When Jimmy opened the door, it turned out to be Anita Robles, the Filipina nanny who looked after Dr. Abdel Majid’s little boy, Ali. I had seen her with the boy at the Rec Centre, and my wife had chatted with her in Filipino. That’s how we found out that she was a mother of four kids ranging in age from a toddler to a teenager, all in the care of her extended family—mother, aunt, older sister, and husband who drove a pedicab in Metro Manila for a living. Anita looked much younger than her 37. She had finished two years of college and was working as a sales clerk at a mall in Parañaque when they decided for her to accept the job in Saudi Arabia, the better to afford a house and a car with her expected increased income. She spoke good English and was a charm with the boy and the people she met at the Rec Center, other nannies, faculty wives, and staff. She had been here four months and looked happy.
That night she was all but happy. She was sweating, her face was flushed, brow wrinkled, and she was in tears.
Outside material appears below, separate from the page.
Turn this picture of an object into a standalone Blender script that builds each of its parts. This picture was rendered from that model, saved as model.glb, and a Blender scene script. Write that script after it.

After Jimmy closed the door behind her, she told us between sobs that Abdel Majid’s younger brother, a student at the Jameah Betrol, tried to molest her. When she resisted and fought back, he slapped her hard. That’s when she started to scream and created a furor until Mrs. Abdel Majid came and intervened. She didn’t understand the stream of loud Arabic epithets coming from her lady boss, but she felt some security albeit temporary.
It was early in the evening after supper when all these happened. When the brother was sent home, she continued her work, some laundry, some tidying up of the dining room and kitchen, and putting little Ali to sleep before she went to her room. She tried to sleep but she couldn’t. For two or three hours she tossed and turned thinking of her near disaster, her family back home, her regrets in coming, her helplessness while tears dripped down on her pillow. She must have said all fifteen mysteries of her rosary. Finally, she thought she would sneak out to the Underwoods two houses up the street and ask my help. Somehow, the nannies knew that some of the expatriate Christian professors were having a Christmas party in the Underwood house. Indeed, they knew most of what’s happening there in the compound.
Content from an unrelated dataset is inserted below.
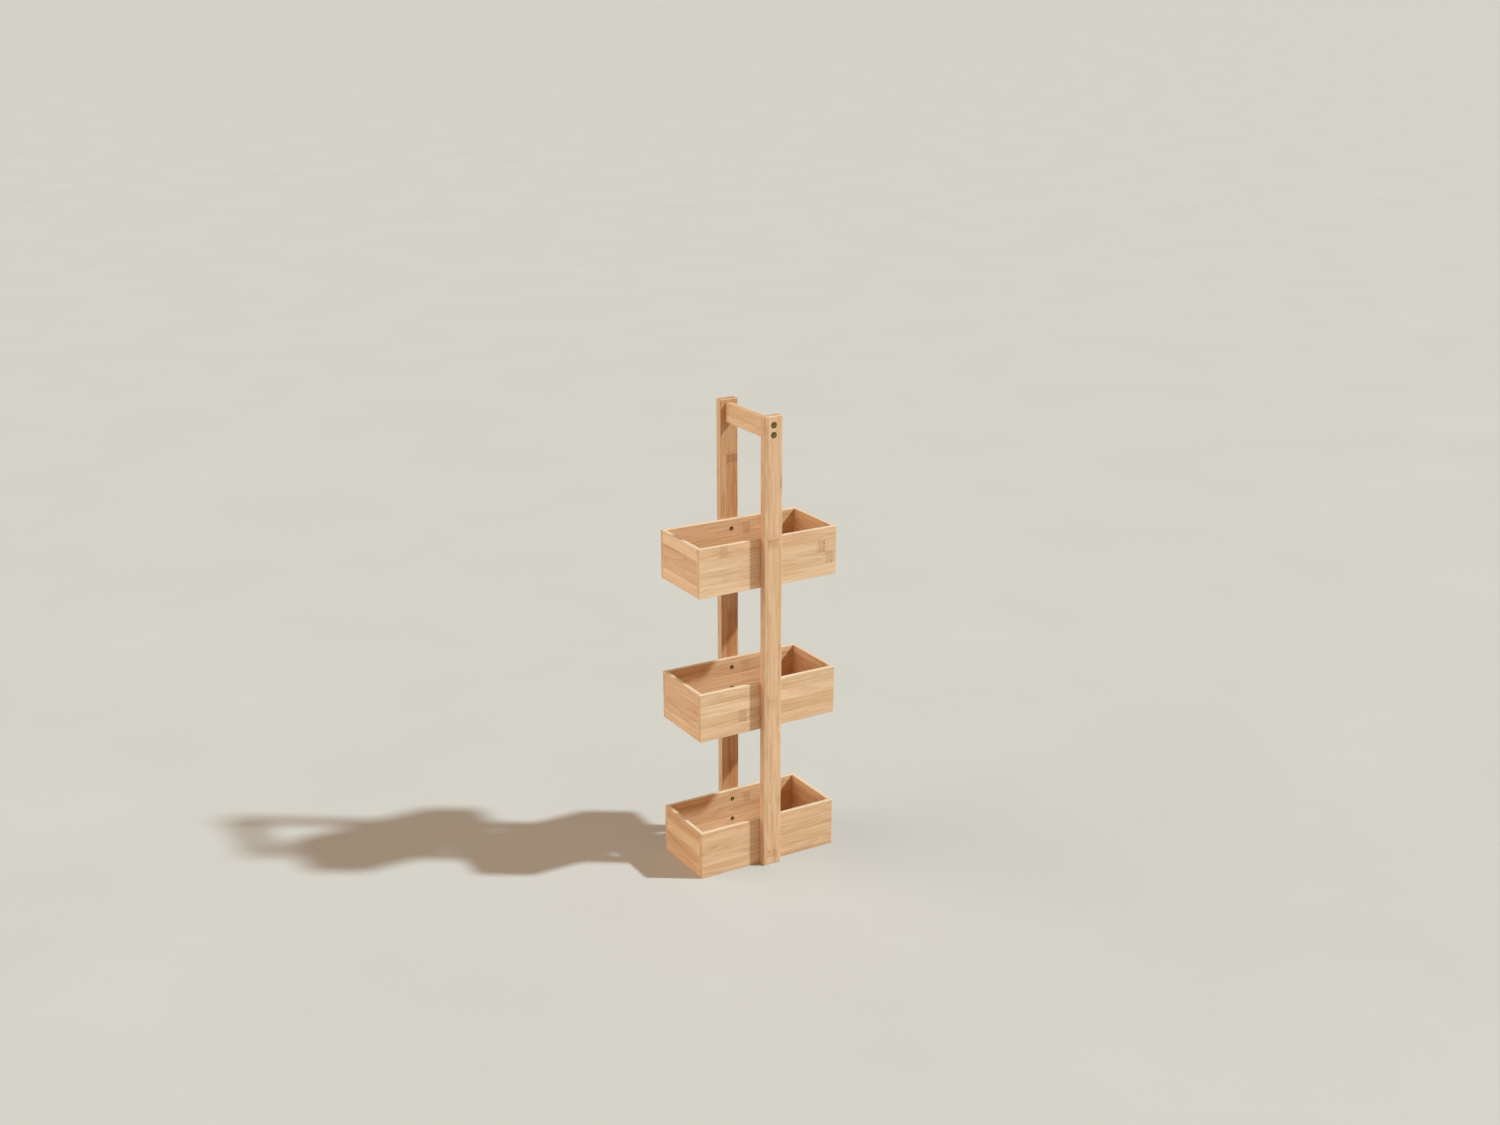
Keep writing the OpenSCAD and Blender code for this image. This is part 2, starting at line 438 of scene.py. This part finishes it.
UPRIGHTS_AND_BAR = {
    "front_upright": Board(
        "Z", "X", "Y", plies=3, strip=21 * MM, shift=0.667,
        knuckles=(0.385, 0.19, -0.29, 0), seed=8708, depth=0.04,
    ),
    # The rear upright's deeper colour is painted shade, and its rim paints its narrow side faces
    # paler again
    "rear_upright": Board(
        "Z", "X", "Y", plies=3, strip=24 * MM, shift=0.5,
        knuckles=(0.15, 0.3045, 0.15, 0), seed=3259, depth=0.46, rim=0.3,
    ),
    "handle_bar": Board(
        "Y", "Z", "X", plies=3, strip=20 * MM, shift=0.3, knuckles=PLAIN, seed=527, joint=1,
    ),
}

# What differs between the boxes: the knuckles and the seed of the front wall, and the depth of
# the colour of the front and left walls, which paints shade on the bottom box and light on the top
# one
FRONT_KNUCKLES = {
    "bottom": (0.004, -0.006, 0.002, -0.003),
    "middle": (0.003, -0.052, 0.0, 0.005),
    "top": (0.0, 0.122, 0.106, -0.088),
}
FRONT_SEED = {"bottom": 768, "middle": 3691, "top": 8907}
WALL_DEPTH_PAINTED_LIGHT = {"bottom": 0.06, "middle": -0.02, "top": -0.05}
# How far the knuckles of the other boards move from one box to the next
KNUCKLE_STEP = 0.03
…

She begged me to contact the Philippine Consulate in Dhahran or the Embassy in Riyadh to get her to leave the country. She wanted me to help her convince Dr. Abdel Majid to let her go, to break her two-year contract with penalty if needed. I told her I would try and that she should go home before she got into more trouble. Like her and most foreign workers, I felt a certain amount of insecurity after we settled down in Dhahran. For one, we had to surrender our passports and had them deposited at the Business Office.
Boxing Day was a weekday, but I couldn’t get hold of the Philippine consular services in either Dhahran or Riyadh because of poor connection. I did talk to Abdel Majid, who was a nodding acquaintance in the faculty, he being in business administration and I in science. A graduate of Wharton College in Pennsylvania, United States, Abdel Majid was the epitome of Arabic social grace. He poured me a demitasse of strong tea from a pointy brass Arabic teapot as he explained his dilemma of letting Anita go. He would not allow his good name to be smeared by what happened especially if Anita were around to spread the gossip and he could not recoup his loss in paying for Anita’s airfare were he to let her go.
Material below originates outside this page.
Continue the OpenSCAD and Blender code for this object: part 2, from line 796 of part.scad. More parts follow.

I did not have Solomon’s wisdom, but I suggested that perhaps Anita could pay him back some of his losses. My respect for the Arab mind went up a notch when he did not take offence at my intrusion and seemed to favor my suggestion. Being a fellow Filipina mother, my wife slipped Anita some money to assuage her hurt and maybe get the process of leaving started.
That year, we expatriates celebrated Al Isa’s birthday with quiet devotion, gaiety, camaraderie, trepidation, and even sorrow and sympathy.